Hace unas semanas, la periodista Lorena Álvarez publicó el libro “Primero muerta”, en el que presenta el perfil de seis asesinos de mujeres. A lo largo de sus páginas, van apareciendo asuntos que deberíamos estar discutiendo en el país, como el asesinato de niñas y adolescentes, los problemas del sistema de justicia y la salud mental.
Sobre este último tema, precisamente, habló Álvarez hace algunos días, al contar lo que le sucedió cuando, en un foro internacional que giraba en torno a cómo cubrir la violencia de género, planteó el tema de la salud mental y fue cuestionada por todos los presentes. “Me decían: ‘Eso es humanizarlos, y a los feminicidas no se les puede humanizar’”, narró. Una actitud frente a la que ella es crítica, pues los periodistas no pueden simplemente eliminar una variable de la historia porque así lo deciden. “[El asunto] no pasa por perdonarlos, por sentirles lástima, porque sean inimputables, pero sí reconocer que hay un problema de salud mental”, añadió.
Para entender la controversia que genera hablar de salud mental y violencia de género, podemos acudir a un libro publicado hace un par de meses por la periodista de investigación australiana Jess Hill, titulado “See What You Made Me Do. Power, Control and Domestic Abuse” (Mira lo que me hiciste hacer. Poder, control y abuso doméstico).
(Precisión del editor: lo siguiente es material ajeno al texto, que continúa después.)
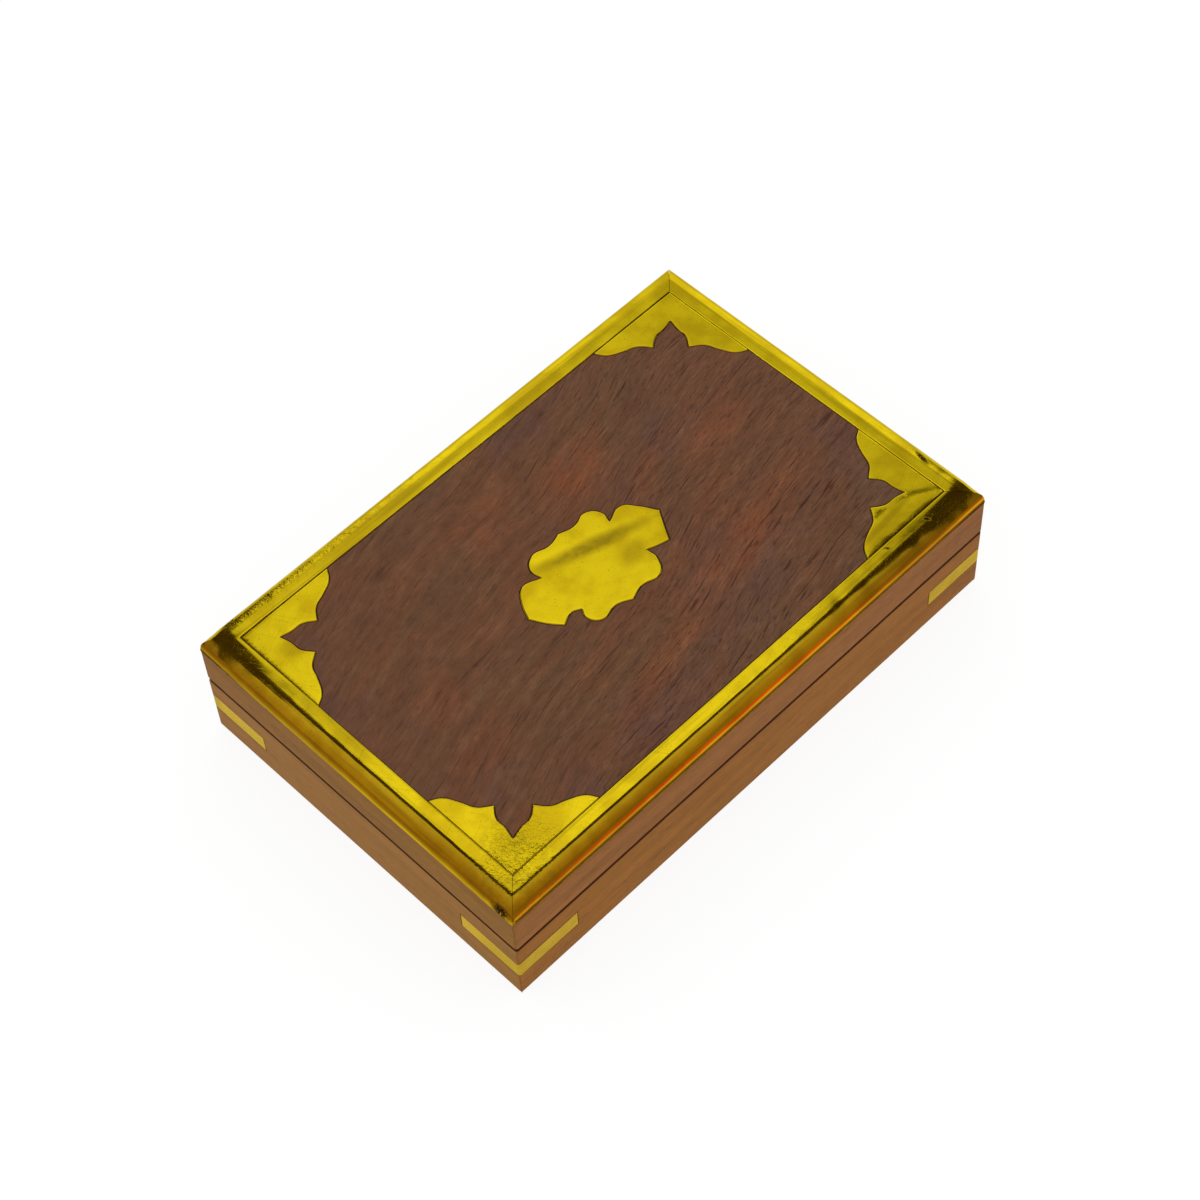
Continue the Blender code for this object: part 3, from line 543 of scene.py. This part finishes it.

Allí, en el capítulo “La mente abusiva”, la autora pone énfasis en lo que llama una “guerra intelectual” librada entre dos modelos que buscan contestar por qué los hombres son violentos con las mujeres.
El primero insiste en que la causa fundamental de la violencia hacia las mujeres se encuentra en problemas como las “enfermedades mentales, el abuso de las sustancias y el trauma de la infancia”. En el segundo, esta se entiende como una consecuencia de la sociedad en la que vivimos: “Un sistema en el que los hombres sienten derecho a dominar, desprestigiar o ignorar a una mujer”. Mientras que el primer modelo considera la perspectiva de género irrelevante para explicar las causas de la violencia, el segundo hace lo propio con la historia del abusador.
La primera teoría encuentra apoyo, entre otras cosas, en que “los estudios de perpetradores de violencia doméstica sí muestran una incidencia más allá del promedio de trastornos de la personalidad, especialmente de los llamados trastornos ‘antisociales’, como la sociopatía, la psicopatía y la personalidad borderline”. La segunda, otra vez por solo mencionar un punto, en las muchas investigaciones que muestran que “los hombres son más propensos a abusar si es que a) han sido socializados en roles de género rígidos, b) creen que los hombres son naturalmente superiores o c) sienten que su masculinidad o autoridad ha sido amenazada, particularmente si las mujeres no han cumplido con sus expectativas de roles de género”.
Ahora bien, ¿cuál tiene razón? Hill propone que ninguno. Mejor dicho, ninguno por sí solo, pues ambos modelos se quedan cortos: no explican todos los casos o no los explican del todo. O, dicho de otro modo, nos pintan a un Juan con una enfermedad mental y con comportamientos sin ningún contexto en la sociedad machista, o nos pintan a un Juan sin pasado, sin traumas de la infancia y sin ninguna otra característica más que odiar a las mujeres. Aunque Hill es clara en que al centro de la violencia doméstica “están las erróneas ideas en torno al género”, la realidad no tiene una sola dimensión, por lo que las perspectivas tienen que integrarse. Precisamente esto último es lo que muestra Hill en el libro.
Podemos entender de dónde viene la reticencia a hablar de la salud mental y la psicología de los perpetradores. Sabemos lo difícil que sigue siendo la lucha para que la violencia y el abuso sean tratados con la seriedad que merecen. Sabemos lo importante que es que se entienda que estamos ante un problema que requiere una perspectiva de género. Y sabemos también que la salud mental es un tema que todavía carga mucho estigma en el país; a nadie le gustaría que este punto de la discusión sobre violencia de género sea malinterpretado y usado para postular que tener problemas de salud convierte a las personas en abusadoras. Pero si a algo nos llaman los trabajos de Hill y de Álvarez, es a no cerrar la conversación antes de que esta comience, y a no tener miedo a lo que la investigación seria pueda mostrarnos. Nada logramos escondiendo lo que no nos gusta debajo de la alfombra.